Apparently, that’s cold and unfeeling. Maybe it is, but it is the way I am.
I understand Papa B all too well. I know exactly why he does the things he does, and my mother gets enraged, starts simultaneously crying and pounding the steering wheel while becoming even more enraged that I don’t seem to have the reaction she wants. In fact, she said, “I know you don’t care, you’re above it all.” The reality is, I do care. I am not above it.
But what help is repeatedly saying “I fucking hate him, I wish he would die” or “Maybe it would be better if I just died first”? That’s not helpful, in fact, it’s doing to me exactly what he does to you. Suddenly, you’re a victim that I need to start worrying about. I need to suspend my worry for Papa C to comfort you over the abusive relationship you have with your father because you participate in it. I will NOT be absorbed into that cycle.
Problem 3 is that I am nearly an identical version of Papa B. You would think having been raised by Papa C that I would have absorbed some of his attributes. But no, that’s not true. Genetics connect me to Papa B not Papa C and because of that, when he hears me, he hears echoes of himself. While my mother was gone on an errand, he went off on some tangent about “the blacks”, in which I joined him. I believe that these topics can be discussed without me having had the necessary authority of having lived as a Black American in order to discuss it.

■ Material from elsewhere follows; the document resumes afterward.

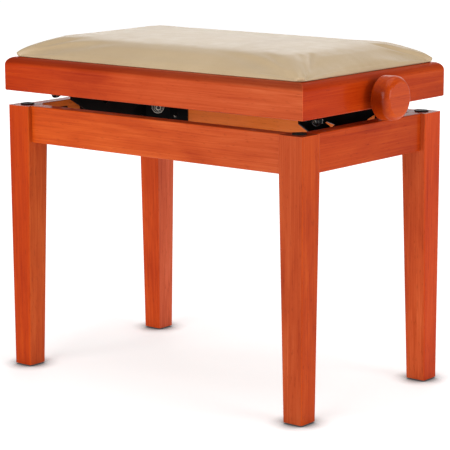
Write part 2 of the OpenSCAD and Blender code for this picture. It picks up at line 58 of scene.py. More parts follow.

In fact, I related to him the controversy that erupted when someone corrected me for saying “Black American” instead of “African-American”. There is no way for me to discuss racism without sounding racist, because I’m white. Just as there is no way for men to discuss feminism without sounding misogynist or heterosexuals to discuss sexual orientation without sounding homophobic. You have to get over your fear of sounding wrong and bigoted if you want to get to a greater truth.
I actually halted him, stopped him in his tracks, and made him think about his position. He didn’t change position, but I think the fact that I halted him is quite miraculous. Old men in their eighties are like dried cement.
When I say that I’m becoming more racist, more sexist, and more whatever, it’s not that I’m becoming my grandfather, an eighty year old, it’s that I’m moving past the ability to speak about these things within the same paradigm as people of a younger generation because the views and opinions and conclusions I have come to about race are based on evidence that I’ve gathered prior to the frame-of-reference than those that are now controlling the argument about race. Or gender. Or women’s rights. Therefore, my thoughts are already outdated. But the fear of sounding bigoted stops many people from talking.
I have no such fear.
Because just as my mother calls me cold and unfeeling and I know it to be untrue, so are the accusations that I am bigoted. Nobody will advocate for me and my character, I must do it myself.